Now comes the actual canning part. Get your water back up to simmering and lower your filled jars in. Again, the canning rack comes in handy here. Boil the jars for 10 minutes. Next carefully take them out (with the jar lifter if you have it) and let them cool. As they cool, you should hear the lids make a popping noise. This means they are now sealed. Inspect each jar to ensure the lid is flat and the canning actually worked. If there is still a bump in the lid, the jar needs to be boiled longer to ensure it seals.
You can also label your jars once they are cool. This is especially useful if you’re like me and make other sauces. Things can start to look similar so it’s helpful to know what’s in the jar and when you made it. 🙂
And remember, jam isn’t just to spread on toast or scones. Here are some other ways I’ve used blackberry jam:
- 7 cups mashed blackberries
- 4-5 cups granulated sugar
- 1 1.75 ounce box pectin
- Sanitize the jars and lids using your dishwasher or by boiling them. If boiling them, do that for 10 minutes.

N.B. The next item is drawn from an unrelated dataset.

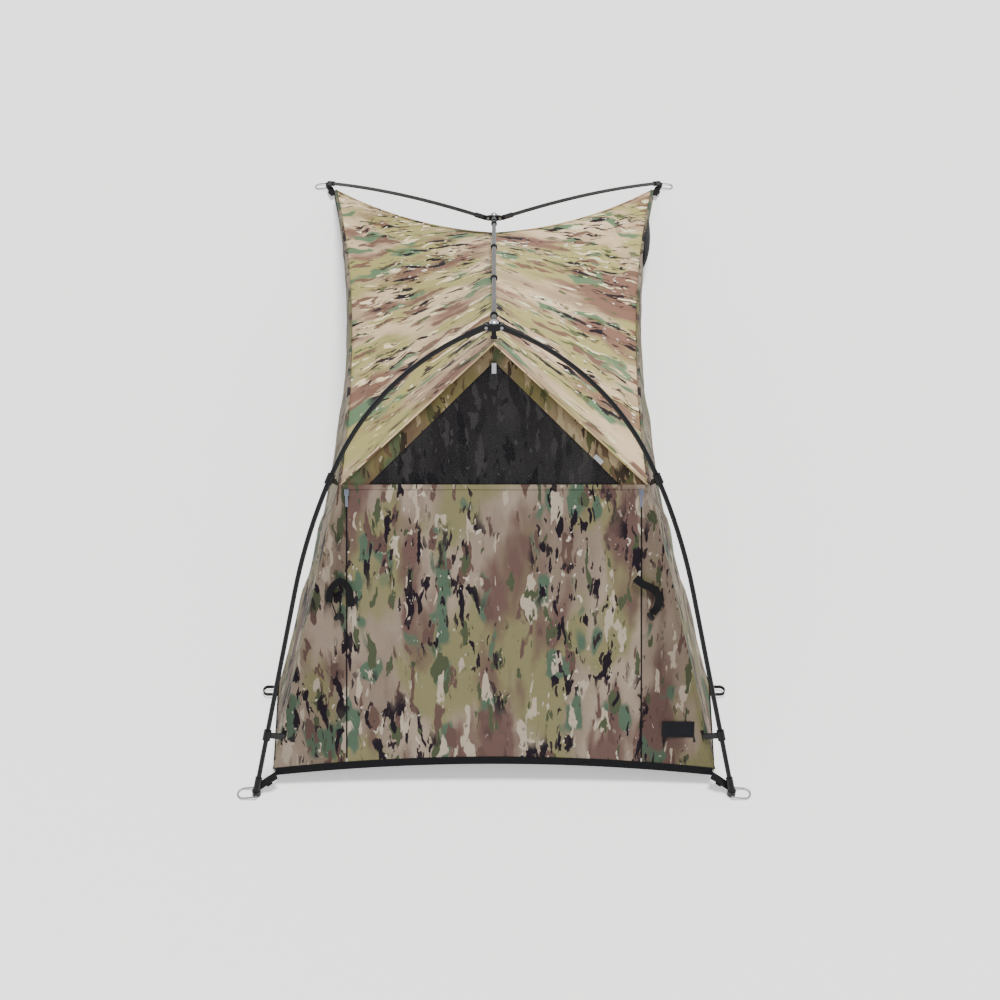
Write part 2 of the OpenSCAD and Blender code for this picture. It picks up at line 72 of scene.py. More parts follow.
# Front wall: half widths and heights up the wall
FRONT_HALF, FRONT_HEM_Q, FRONT_HEM_RISE = 0.508, 0.047, 0.028
SHOULDER_X, SHOULDER_Q = 0.342, 0.722
SILL_Q, APEX_Q, MESH_X = 0.717, 1.000, 0.285
DOOR_LOW, DOOR_TOP = 0.340, 0.328
ZIP_GAP = 0.0018
BORDER_PEAK, BORDER_FOOT = np.array([0.0, 1.040]), np.array([0.346, 0.7205])

# Rear hem: half width, place and how far its middle is cut in
REAR_HALF, REAR_Y, REAR_CUT = 0.524, 1.146, 0.285

BROW = HUB + [0, -0.022, -0.027]
RIDGE_END = np.array([0, 0.500, 0.333])
SHOULDER = on_wall(SHOULDER_X, SHOULDER_Q)
HEM_CORNER = on_wall(FRONT_HALF, FRONT_HEM_Q)
EAVE_END = np.array([0.516, 1.128, 0.050])
HEM_END = np.array([REAR_HALF, REAR_Y, 0.014])
PEG_T = 0.11
PEG = np.array([0.5218, -0.9242, 0.022])
EAVE_CUT = np.array([0.036, 0, 0])
SIDE_CUT = np.array([0.096, 0, -0.008])
REAR_EDGE_CUT = np.array([0, 0.030, 0.012])
ROOF_SAG = np.array([0, 0, 0.014])


def col(a):
    return np.asarray(a, float)[..., None]


def mix(a, b, t):
    return a + (b - a) * t


def hump(t):
    """0 at both ends of 0 to 1, and 1 in the middle."""
    return 4 * t * (1 - t)


def eave(t):
    return mix(SHOULDER, EAVE_END, col(t)) - EAVE_CUT * col(hump(t))


def side_hem(t):
    """Straight from the front corner to the peg loop, then cut in towards the rear corner."""
    t = col(t)
    run = (t - PEG_T) / (1 - PEG_T)
    cut_in = mix(PEG, HEM_END, run) - SIDE_CUT * hump(run)
    return np.where(t < PEG_T, mix(HEM_CORNER, PEG, t / PEG_T), cut_in)


def hem_q(x):
    return FRONT_HEM_Q + FRONT_HEM_RISE * (1 - (np.asarray(x) / FRONT_HALF) ** 2)


def rear_hem(x, z):
    x, z = np.broadcast_arrays(np.asarray(x, float), z)
    return np.stack([x, REAR_Y - REAR_CUT * (1 - (x / REAR_HALF) ** 1.5), z], -1)


def calm(x, reach=0.02):
    """x, made level at 0, so that a left and a right half meet with the same slope."""
    return x**3 / (x * x + reach * reach)


def roof_pt(t, v):
    flat = mix(mix(BROW, RIDGE_END, col(t)), eave(t), col(v))
    return (flat - REAR_EDGE_CUT * col(hump(v) * t**3)
            - ROOF_SAG * col(hump(v) * np.sin(math.pi * t)))


def wall_pt(t, v):
    return mix(eave(t), side_hem(t), col(v))


# ---------------------------------------------------------------- cloth relief
def field(x, y, seed):
    """Smooth noise from -1 to 1 with a feature size of one unit."""
    g = np.random.default_rng(seed).uniform(-1, 1, (61, 61))
    xi, yi = np.floor(x).astype(int), np.floor(y).astype(int)
    fx, fy = x - xi, y - yi
    fx, fy = fx * fx * (3 - 2 * fx), fy * fy * (3 - 2 * fy)
    a, b = g[xi % 61, yi % 61], g[(xi + 1) % 61, yi % 61]
    c, d = g[xi % 61, (yi + 1) % 61], g[(xi + 1) % 61, (yi + 1) % 61]
    return (a * (1 - fx) + b * fx) * (1 - fy) + (c * (1 - fx) + d * fx) * fy


def folds(x, y, lines):
    """Tension folds, each (x0, y0, x1, y1, width, height): a ridge beside a trough, faded at its ends."""
    out = np.zeros_like(x)
    for x0, y0, x1, y1, width, height in lines:
        length = math.hypot(x1 - x0, y1 - y0)
        ux, uy = (x1 - x0) / length, (y1 - y0) / length
        s = np.clip(((x - x0) * ux + (y - y0) * uy) / length, 0, 1)
        drift = (x - x0) * uy - (y - y0) * ux + 0.006 * np.sin(7 * s)
        across = drift / (width * (0.55 + 0.9 * s))
        out += height * hump(s) ** 0.8 * (np.exp(-across**2) - 0.55 * np.exp(-(across - 1.5) ** 2))
    return out


def crumple(x, y, seed, size, height):
    """Fine crinkles of about the given size, on soft creases."""
    n = field(x / size, y / size, seed) + 0.5 * field(x / size * 2.1, y / size * 2.1, seed + 1)
    ridge = 1 - np.abs(field(x / size / 1.6 + 5, y / size / 1.6, seed + 2)) * 2.2
    return height * (0.6 * n + 0.7 * np.clip(ridge, 0, 1) ** 2)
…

- Mash the blackberries with a fork or potato masher.
- Put the berries into a heavy-bottomed large pot that has sides at least 8" high, with pectin.
- Make sure to check the directions of your pectin to ensure you use enough sugar.
- Cook the berries and pectin over medium high heat until it boils. Then gradually stir in the sugar.
- Let it come to a boil and simmer for a few minutes until it's thickened slightly.
- Fill all of the jars at once and put the lids on.
- Clean the lips and top of the inside with a clean cloth or paper towel. We want the part of the jars not filled with jam clean.
- Screw the lids on all of the jars tightly.
- This recipe should make about 10-12 half pint jars.
- Get your water back up to simmering and lower the filled jars in.
- Boil for 10 minutes.
- Carefully take them out (with the jar lifter if you have it) and let them cool.
- As they cool, you should hear the lids make a popping noise. This means they are now sealed. Inspect each jar to ensure the lid is flat and the canning actually worked. If there is still a bump in the lid, the jar needs to be boiled longer to ensure it seals.